§ Given problem
Copy every entry exactly.

Records from a data source:
● ● ●

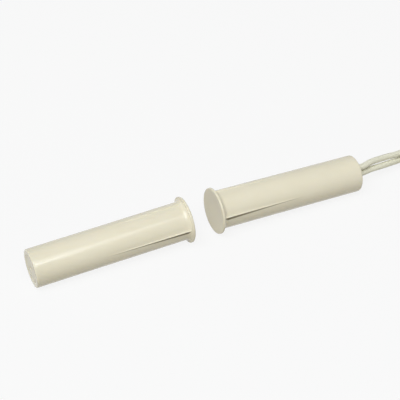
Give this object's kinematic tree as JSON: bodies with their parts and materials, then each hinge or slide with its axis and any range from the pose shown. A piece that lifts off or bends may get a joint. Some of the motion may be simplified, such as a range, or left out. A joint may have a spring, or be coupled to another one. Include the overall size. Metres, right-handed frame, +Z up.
{
  "type": "magnetic contact",
  "caption": "Recessed magnetic contact for a door or window: a flanged, ribbed barrel that holds a magnet, and a matching barrel that holds a reed switch with wire leads.",
  "frame": {"origin": "on the surface that both halves lie on, below the middle of the gap between their flange faces", "axes": "+X runs from the magnet half to the switch half, along the line of both barrels; +Z is up"},
  "size_m": [0.1311, 0.018, 0.0114],
  "materials": {
    "ivory_plastic": "semi-gloss moulded plastic",
    "magnet_alloy": "ground cast magnet alloy",
    "plug_plastic": "matt moulded plastic",
    "capsule_glass": "clear glass with a green tint",
    "soft_sleeve": "matt silicone rubber",
    "reed_alloy": "plated nickel-iron",
    "solder": "bright solder",
    "shrink_tube": "satin shrink sleeve",
    "lead_insulation": "satin flexible plastic",
    "copper": "bare copper",
    "tinned_copper": "tinned copper",
    "resin": "cast resin",
    "tie_plastic": "thin white strip"
  },
  "bodies": {
    "switch": {"switch_housing": "ivory_plastic", "reed_glass": "capsule_glass", "reed_cushion": "soft_sleeve", "rear_reed": "reed_alloy", "front_solder": "solder", "rear_solder": "solder", "rear_shrink": "shrink_tube", "lead_a_inner": "lead_insulation", "lead_b_inner": "lead_insulation", "lead_a_core": "copper", "lead_b_core": "copper", "potting": "resin", "lead_a": "lead_insulation", "lead_b": "lead_insulation", "lead_a_hank": "lead_insulation", "lead_b_hank": "lead_insulation", "lead_a_tip": "tinned_copper", "lead_b_tip": "tinned_copper", "hank_tie": "tie_plastic"},
    "magnet": {"magnet_housing": "ivory_plastic", "magnet_rod": "magnet_alloy", "magnet_plug": "plug_plastic"},
    "reed": {"front_reed": "reed_alloy"}
  },
  "joints": [
    {"name": "magnet_slide", "type": "slide", "parent": "switch", "child": "magnet", "axis": [1, 0, 0], "range_m": [-0.02, 0.0052]},
    {"name": "reed_close", "type": "hinge", "parent": "switch", "child": "reed", "pos_m": [0.01136, 0, 0.0042], "axis": [0, 1, 0], "range_deg": [-0.659, 0.1714]}
  ],
  "couplings": [
    {"joint": "reed_close", "follows": "magnet_slide", "rad_per_m": 0.575}
  ]
}
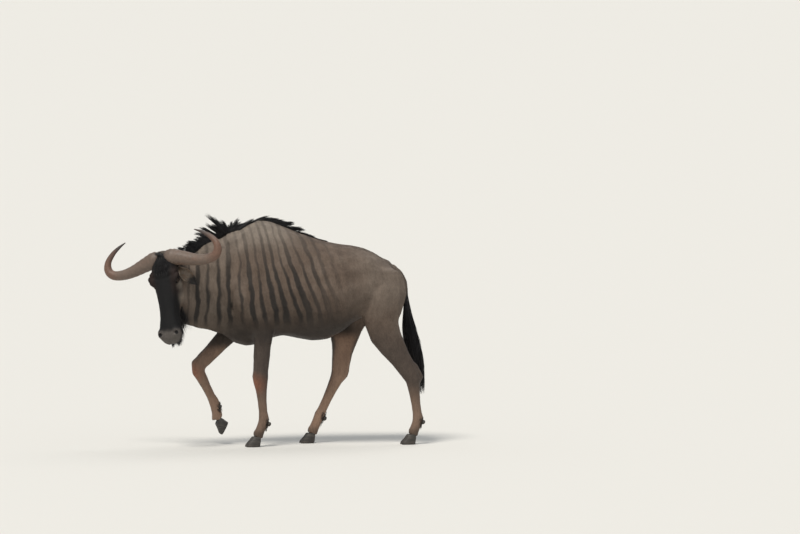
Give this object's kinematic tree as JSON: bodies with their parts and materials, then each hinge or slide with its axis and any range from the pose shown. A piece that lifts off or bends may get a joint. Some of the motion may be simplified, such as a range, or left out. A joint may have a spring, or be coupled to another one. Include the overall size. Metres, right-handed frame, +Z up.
{
  "type": "wildebeest figure",
  "caption": "Life-size blue wildebeest bull, walking with its head lowered and turned to its left and the right forefoot lifted.",
  "frame": {"origin": "on the floor, under the middle of the whole animal", "axes": "the animal walks towards -X, its left side faces -Y, +Z is up"},
  "size_m": [1.9894, 0.6628, 1.413],
  "materials": {
    "hide": "short grey-brown coat with darker upright stripes",
    "legs": "short brown coat",
    "face": "short black coat",
    "ear": "short tan coat",
    "hair": "long black hair",
    "horn": "satin horn, dark at the tips",
    "hoof": "dull dark horn",
    "eye": "wet and dark"
  },
  "bodies": {
    "root": {"beard": "hair", "dewclaw_fore_left_far": "hoof", "dewclaw_fore_left_near": "hoof", "dewclaw_fore_right_far": "hoof", "dewclaw_fore_right_near": "hoof", "dewclaw_hind_left_far": "hoof", "dewclaw_hind_left_near": "hoof", "dewclaw_hind_right_far": "hoof", "dewclaw_hind_right_near": "hoof", "ear_left": "ear", "ear_right": "ear", "eye_left": "eye", "eye_right": "eye", "head": "face", "hoof_fore_left_far": "hoof", "hoof_fore_left_near": "hoof", "hoof_fore_right_far": "hoof", "hoof_fore_right_near": "hoof", "hoof_hind_left_far": "hoof", "hoof_hind_left_near": "hoof", "hoof_hind_right_far": "hoof", "hoof_hind_right_near": "hoof", "horn_left": "horn", "horn_right": "horn", "leg_fore_left_lower": "legs", "leg_fore_left_upper": "legs", "leg_fore_right_lower": "legs", "leg_fore_right_upper": "legs", "leg_hind_left_lower": "legs", "leg_hind_left_upper": "legs", "leg_hind_right_lower": "legs", "leg_hind_right_upper": "legs", "mane_neck": "hair", "mane_withers": "hair", "neck": "hide", "tail_dock": "hide", "tail_hair": "hair", "trunk": "hide"}
  },
  "joints": []
}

● ● ●

§ Correct response
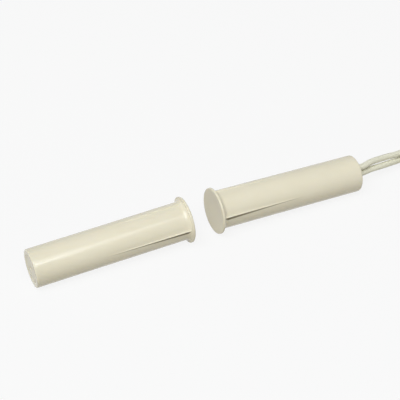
Give this object's kinematic tree as JSON: bodies with their parts and materials, then each hinge or slide with its axis and any range from the pose shown. A piece that lifts off or bends may get a joint. Some of the motion may be simplified, such as a range, or left out. A joint may have a spring, or be coupled to another one. Include the overall size. Metres, right-handed frame, +Z up.
{
  "type": "magnetic contact",
  "caption": "Recessed magnetic contact for a door or window: a flanged, ribbed barrel that holds a magnet, and a matching barrel that holds a reed switch with wire leads.",
  "frame": {"origin": "on the surface that both halves lie on, below the middle of the gap between their flange faces", "axes": "+X runs from the magnet half to the switch half, along the line of both barrels; +Z is up"},
  "size_m": [0.1311, 0.018, 0.0114],
  "materials": {
    "ivory_plastic": "semi-gloss moulded plastic",
    "magnet_alloy": "ground cast magnet alloy",
    "plug_plastic": "matt moulded plastic",
    "capsule_glass": "clear glass with a green tint",
    "soft_sleeve": "matt silicone rubber",
    "reed_alloy": "plated nickel-iron",
    "solder": "bright solder",
    "shrink_tube": "satin shrink sleeve",
    "lead_insulation": "satin flexible plastic",
    "copper": "bare copper",
    "tinned_copper": "tinned copper",
    "resin": "cast resin",
    "tie_plastic": "thin white strip"
  },
  "bodies": {
    "switch": {"switch_housing": "ivory_plastic", "reed_glass": "capsule_glass", "reed_cushion": "soft_sleeve", "rear_reed": "reed_alloy", "front_solder": "solder", "rear_solder": "solder", "rear_shrink": "shrink_tube", "lead_a_inner": "lead_insulation", "lead_b_inner": "lead_insulation", "lead_a_core": "copper", "lead_b_core": "copper", "potting": "resin", "lead_a": "lead_insulation", "lead_b": "lead_insulation", "lead_a_hank": "lead_insulation", "lead_b_hank": "lead_insulation", "lead_a_tip": "tinned_copper", "lead_b_tip": "tinned_copper", "hank_tie": "tie_plastic"},
    "magnet": {"magnet_housing": "ivory_plastic", "magnet_rod": "magnet_alloy", "magnet_plug": "plug_plastic"},
    "reed": {"front_reed": "reed_alloy"}
  },
  "joints": [
    {"name": "magnet_slide", "type": "slide", "parent": "switch", "child": "magnet", "axis": [1, 0, 0], "range_m": [-0.02, 0.0052]},
    {"name": "reed_close", "type": "hinge", "parent": "switch", "child": "reed", "pos_m": [0.01136, 0, 0.0042], "axis": [0, 1, 0], "range_deg": [-0.659, 0.1714]}
  ],
  "couplings": [
    {"joint": "reed_close", "follows": "magnet_slide", "rad_per_m": 0.575}
  ]
}
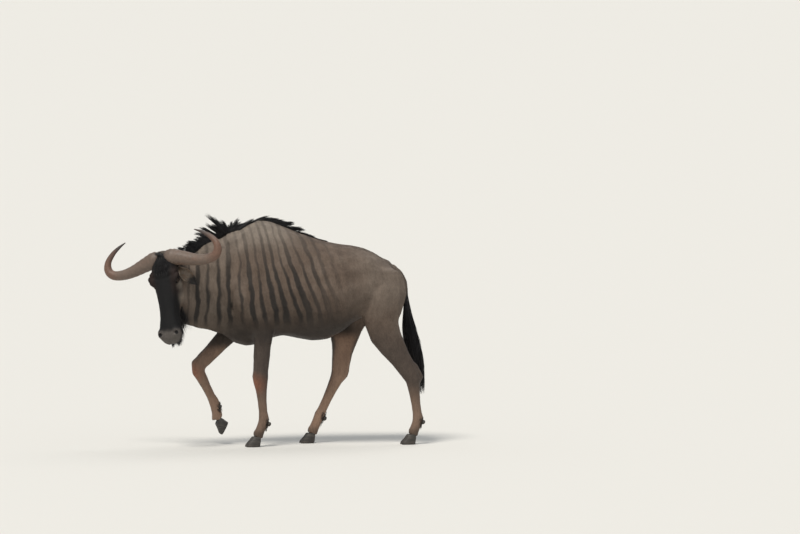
Give this object's kinematic tree as JSON: bodies with their parts and materials, then each hinge or slide with its axis and any range from the pose shown. A piece that lifts off or bends may get a joint. Some of the motion may be simplified, such as a range, or left out. A joint may have a spring, or be coupled to another one. Include the overall size. Metres, right-handed frame, +Z up.
{
  "type": "wildebeest figure",
  "caption": "Life-size blue wildebeest bull, walking with its head lowered and turned to its left and the right forefoot lifted.",
  "frame": {"origin": "on the floor, under the middle of the whole animal", "axes": "the animal walks towards -X, its left side faces -Y, +Z is up"},
  "size_m": [1.9894, 0.6628, 1.413],
  "materials": {
    "hide": "short grey-brown coat with darker upright stripes",
    "legs": "short brown coat",
    "face": "short black coat",
    "ear": "short tan coat",
    "hair": "long black hair",
    "horn": "satin horn, dark at the tips",
    "hoof": "dull dark horn",
    "eye": "wet and dark"
  },
  "bodies": {
    "root": {"beard": "hair", "dewclaw_fore_left_far": "hoof", "dewclaw_fore_left_near": "hoof", "dewclaw_fore_right_far": "hoof", "dewclaw_fore_right_near": "hoof", "dewclaw_hind_left_far": "hoof", "dewclaw_hind_left_near": "hoof", "dewclaw_hind_right_far": "hoof", "dewclaw_hind_right_near": "hoof", "ear_left": "ear", "ear_right": "ear", "eye_left": "eye", "eye_right": "eye", "head": "face", "hoof_fore_left_far": "hoof", "hoof_fore_left_near": "hoof", "hoof_fore_right_far": "hoof", "hoof_fore_right_near": "hoof", "hoof_hind_left_far": "hoof", "hoof_hind_left_near": "hoof", "hoof_hind_right_far": "hoof", "hoof_hind_right_near": "hoof", "horn_left": "horn", "horn_right": "horn", "leg_fore_left_lower": "legs", "leg_fore_left_upper": "legs", "leg_fore_right_lower": "legs", "leg_fore_right_upper": "legs", "leg_hind_left_lower": "legs", "leg_hind_left_upper": "legs", "leg_hind_right_lower": "legs", "leg_hind_right_upper": "legs", "mane_neck": "hair", "mane_withers": "hair", "neck": "hide", "tail_dock": "hide", "tail_hair": "hair", "trunk": "hide"}
  },
  "joints": []
}